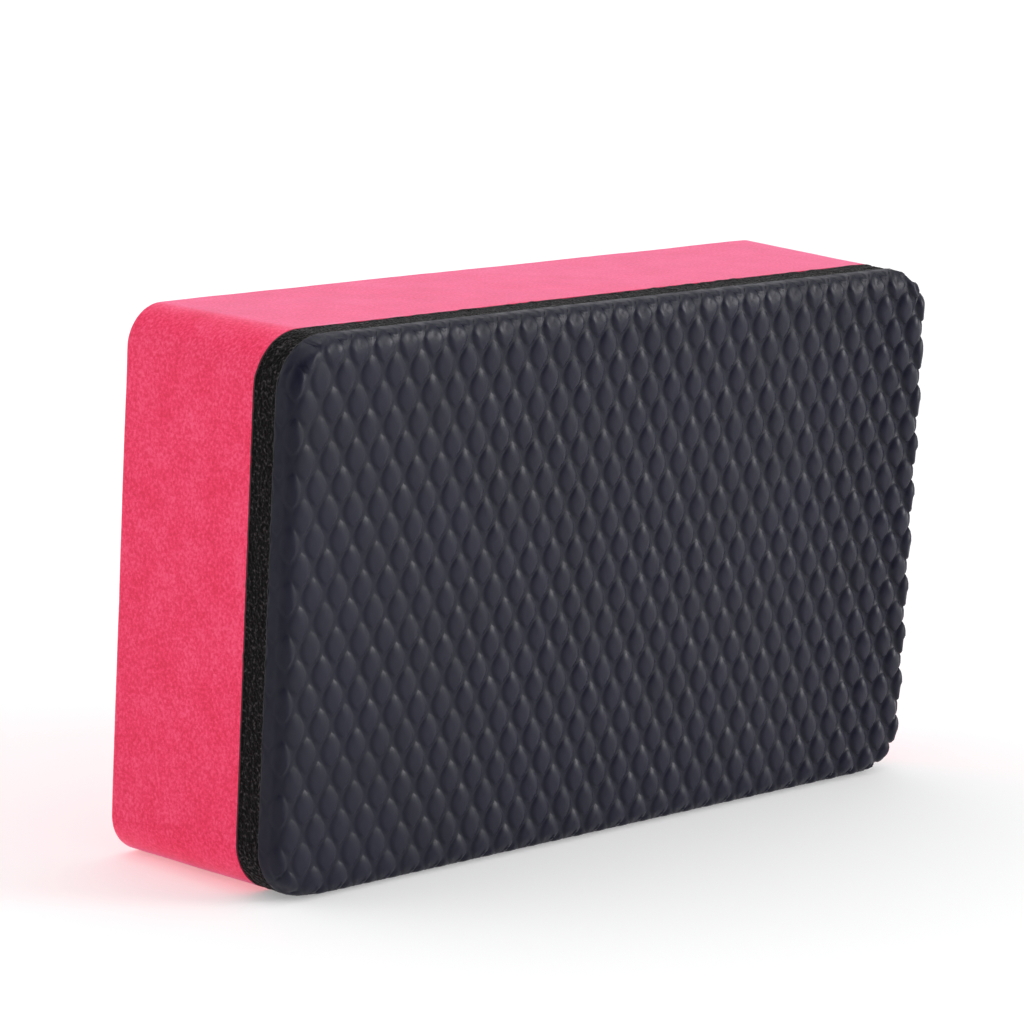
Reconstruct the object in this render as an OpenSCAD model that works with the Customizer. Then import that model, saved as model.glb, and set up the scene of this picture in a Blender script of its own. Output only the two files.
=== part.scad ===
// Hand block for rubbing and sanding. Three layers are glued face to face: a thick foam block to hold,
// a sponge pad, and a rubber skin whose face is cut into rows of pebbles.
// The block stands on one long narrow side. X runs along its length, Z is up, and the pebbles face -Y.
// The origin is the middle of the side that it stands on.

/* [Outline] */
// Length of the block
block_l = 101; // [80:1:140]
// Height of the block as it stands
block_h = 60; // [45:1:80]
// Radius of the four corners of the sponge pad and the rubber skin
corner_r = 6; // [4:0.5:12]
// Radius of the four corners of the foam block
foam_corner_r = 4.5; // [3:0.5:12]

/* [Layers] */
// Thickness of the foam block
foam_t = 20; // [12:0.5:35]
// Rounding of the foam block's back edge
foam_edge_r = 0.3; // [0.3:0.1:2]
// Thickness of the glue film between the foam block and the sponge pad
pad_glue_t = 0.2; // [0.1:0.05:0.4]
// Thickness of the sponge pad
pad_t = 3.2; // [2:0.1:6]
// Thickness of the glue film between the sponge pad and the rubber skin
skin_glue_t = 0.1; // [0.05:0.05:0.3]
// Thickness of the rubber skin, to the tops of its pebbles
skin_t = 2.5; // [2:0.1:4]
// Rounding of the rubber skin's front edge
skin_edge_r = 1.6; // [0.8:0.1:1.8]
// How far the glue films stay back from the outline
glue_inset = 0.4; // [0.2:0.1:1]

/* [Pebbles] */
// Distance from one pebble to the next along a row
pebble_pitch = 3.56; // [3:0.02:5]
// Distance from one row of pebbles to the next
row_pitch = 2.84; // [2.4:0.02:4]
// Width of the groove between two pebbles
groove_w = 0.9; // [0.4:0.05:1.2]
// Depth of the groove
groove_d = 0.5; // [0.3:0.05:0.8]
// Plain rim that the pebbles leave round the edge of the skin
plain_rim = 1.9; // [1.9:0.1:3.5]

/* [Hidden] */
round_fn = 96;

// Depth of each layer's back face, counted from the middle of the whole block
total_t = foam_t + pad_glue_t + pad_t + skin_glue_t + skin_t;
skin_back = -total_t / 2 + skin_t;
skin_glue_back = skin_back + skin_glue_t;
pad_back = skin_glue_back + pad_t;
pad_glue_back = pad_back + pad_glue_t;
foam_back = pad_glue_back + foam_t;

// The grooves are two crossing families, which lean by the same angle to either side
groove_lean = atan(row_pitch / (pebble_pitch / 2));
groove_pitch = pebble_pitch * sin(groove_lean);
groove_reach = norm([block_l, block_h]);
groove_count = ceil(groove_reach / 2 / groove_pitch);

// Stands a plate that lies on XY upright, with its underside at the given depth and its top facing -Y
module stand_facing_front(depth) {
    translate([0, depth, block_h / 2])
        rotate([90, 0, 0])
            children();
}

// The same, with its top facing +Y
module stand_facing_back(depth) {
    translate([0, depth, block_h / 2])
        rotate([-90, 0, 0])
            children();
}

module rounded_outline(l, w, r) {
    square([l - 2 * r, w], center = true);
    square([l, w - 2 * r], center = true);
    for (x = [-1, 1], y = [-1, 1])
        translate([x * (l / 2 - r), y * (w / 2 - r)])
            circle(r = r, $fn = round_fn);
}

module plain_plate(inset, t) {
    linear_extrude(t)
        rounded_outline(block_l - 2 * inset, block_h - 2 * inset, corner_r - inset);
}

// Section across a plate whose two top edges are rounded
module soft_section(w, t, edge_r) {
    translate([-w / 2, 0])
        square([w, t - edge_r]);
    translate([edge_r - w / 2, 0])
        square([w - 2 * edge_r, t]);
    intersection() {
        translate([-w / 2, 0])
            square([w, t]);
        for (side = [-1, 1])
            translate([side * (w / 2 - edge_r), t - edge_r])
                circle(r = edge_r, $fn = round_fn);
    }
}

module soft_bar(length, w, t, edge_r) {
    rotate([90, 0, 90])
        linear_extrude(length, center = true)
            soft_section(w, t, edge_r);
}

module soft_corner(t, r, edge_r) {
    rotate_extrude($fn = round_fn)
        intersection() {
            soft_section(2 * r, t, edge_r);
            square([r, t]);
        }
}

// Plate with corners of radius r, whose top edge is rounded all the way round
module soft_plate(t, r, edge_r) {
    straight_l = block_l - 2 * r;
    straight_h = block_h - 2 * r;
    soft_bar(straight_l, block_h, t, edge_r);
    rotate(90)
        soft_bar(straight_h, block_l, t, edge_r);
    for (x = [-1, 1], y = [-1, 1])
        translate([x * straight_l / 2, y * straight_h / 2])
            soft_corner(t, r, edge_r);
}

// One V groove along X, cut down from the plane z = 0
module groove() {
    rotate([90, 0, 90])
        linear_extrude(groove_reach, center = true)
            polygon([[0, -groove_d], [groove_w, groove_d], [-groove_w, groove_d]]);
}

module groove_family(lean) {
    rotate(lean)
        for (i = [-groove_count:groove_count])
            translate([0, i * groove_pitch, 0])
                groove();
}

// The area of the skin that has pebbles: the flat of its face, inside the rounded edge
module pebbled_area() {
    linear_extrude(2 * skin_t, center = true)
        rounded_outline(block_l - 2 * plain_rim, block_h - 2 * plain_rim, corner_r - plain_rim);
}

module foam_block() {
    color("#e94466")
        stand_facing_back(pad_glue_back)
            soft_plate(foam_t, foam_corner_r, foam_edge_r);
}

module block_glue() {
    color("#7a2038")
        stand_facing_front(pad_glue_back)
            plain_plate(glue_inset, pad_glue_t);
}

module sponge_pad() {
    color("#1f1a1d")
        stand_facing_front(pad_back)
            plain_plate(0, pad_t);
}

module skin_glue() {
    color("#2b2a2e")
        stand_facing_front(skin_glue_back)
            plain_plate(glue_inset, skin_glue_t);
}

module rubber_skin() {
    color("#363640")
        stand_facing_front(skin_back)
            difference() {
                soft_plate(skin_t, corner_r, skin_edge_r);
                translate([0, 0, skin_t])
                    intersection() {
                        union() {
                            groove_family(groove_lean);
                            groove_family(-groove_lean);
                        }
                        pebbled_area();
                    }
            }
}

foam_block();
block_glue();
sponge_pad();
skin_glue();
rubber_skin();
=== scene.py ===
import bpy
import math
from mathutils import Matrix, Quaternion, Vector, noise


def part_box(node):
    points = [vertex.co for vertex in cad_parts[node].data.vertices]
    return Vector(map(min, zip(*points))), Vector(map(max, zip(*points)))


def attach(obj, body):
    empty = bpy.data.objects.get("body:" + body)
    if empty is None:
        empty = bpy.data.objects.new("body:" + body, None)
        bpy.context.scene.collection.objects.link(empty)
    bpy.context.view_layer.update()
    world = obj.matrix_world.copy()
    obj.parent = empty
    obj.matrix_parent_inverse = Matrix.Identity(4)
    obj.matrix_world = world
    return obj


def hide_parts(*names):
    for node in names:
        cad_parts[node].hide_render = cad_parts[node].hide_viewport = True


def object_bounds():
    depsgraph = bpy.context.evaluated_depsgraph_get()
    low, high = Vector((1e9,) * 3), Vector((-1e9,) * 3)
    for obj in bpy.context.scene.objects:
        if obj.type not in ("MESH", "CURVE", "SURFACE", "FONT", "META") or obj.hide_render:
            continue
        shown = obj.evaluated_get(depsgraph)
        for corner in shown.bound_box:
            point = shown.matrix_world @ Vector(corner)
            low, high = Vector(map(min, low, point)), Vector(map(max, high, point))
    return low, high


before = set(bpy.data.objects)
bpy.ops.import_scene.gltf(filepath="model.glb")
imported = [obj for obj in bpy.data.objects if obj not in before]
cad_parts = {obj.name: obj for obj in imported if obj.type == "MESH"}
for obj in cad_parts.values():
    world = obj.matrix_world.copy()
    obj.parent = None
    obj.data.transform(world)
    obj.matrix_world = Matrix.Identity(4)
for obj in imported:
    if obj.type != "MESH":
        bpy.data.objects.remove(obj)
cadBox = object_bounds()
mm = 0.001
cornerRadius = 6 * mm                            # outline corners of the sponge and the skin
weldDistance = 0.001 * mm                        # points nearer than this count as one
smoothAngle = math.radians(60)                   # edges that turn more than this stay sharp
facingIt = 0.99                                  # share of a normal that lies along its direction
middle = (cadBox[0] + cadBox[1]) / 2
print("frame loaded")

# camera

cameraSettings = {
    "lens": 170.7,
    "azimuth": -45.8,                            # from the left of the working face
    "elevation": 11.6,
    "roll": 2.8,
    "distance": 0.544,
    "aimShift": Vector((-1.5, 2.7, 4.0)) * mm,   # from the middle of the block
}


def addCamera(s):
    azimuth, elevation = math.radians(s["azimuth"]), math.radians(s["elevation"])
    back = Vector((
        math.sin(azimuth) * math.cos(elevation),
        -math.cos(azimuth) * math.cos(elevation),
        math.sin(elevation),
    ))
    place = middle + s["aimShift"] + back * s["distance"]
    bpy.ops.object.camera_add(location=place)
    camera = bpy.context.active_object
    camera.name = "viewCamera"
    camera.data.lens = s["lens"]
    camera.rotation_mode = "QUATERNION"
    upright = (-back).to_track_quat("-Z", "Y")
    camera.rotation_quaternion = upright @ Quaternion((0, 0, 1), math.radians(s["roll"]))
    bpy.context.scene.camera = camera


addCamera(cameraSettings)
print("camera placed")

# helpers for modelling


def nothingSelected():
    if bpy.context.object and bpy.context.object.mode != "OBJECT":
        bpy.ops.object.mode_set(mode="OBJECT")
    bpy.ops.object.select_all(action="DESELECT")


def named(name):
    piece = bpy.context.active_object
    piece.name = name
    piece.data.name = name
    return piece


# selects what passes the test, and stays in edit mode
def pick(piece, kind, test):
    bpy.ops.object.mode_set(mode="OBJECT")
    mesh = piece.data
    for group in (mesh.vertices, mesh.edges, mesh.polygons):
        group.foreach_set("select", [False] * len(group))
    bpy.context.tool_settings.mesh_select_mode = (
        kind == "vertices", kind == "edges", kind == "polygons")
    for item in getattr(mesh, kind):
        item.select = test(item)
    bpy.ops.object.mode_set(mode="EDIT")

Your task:
Print, without alteration, the lines from the line with "if empty is" to the line with "depsgraph = bpy.context.evaluated_depsgraph_get()". Include both of them, and omit every other line.

Answer for this exercise:
    if empty is None:
        empty = bpy.data.objects.new("body:" + body, None)
        bpy.context.scene.collection.objects.link(empty)
    bpy.context.view_layer.update()
    world = obj.matrix_world.copy()
    obj.parent = empty
    obj.matrix_parent_inverse = Matrix.Identity(4)
    obj.matrix_world = world
    return obj


def hide_parts(*names):
    for node in names:
        cad_parts[node].hide_render = cad_parts[node].hide_viewport = True


def object_bounds():
    depsgraph = bpy.context.evaluated_depsgraph_get()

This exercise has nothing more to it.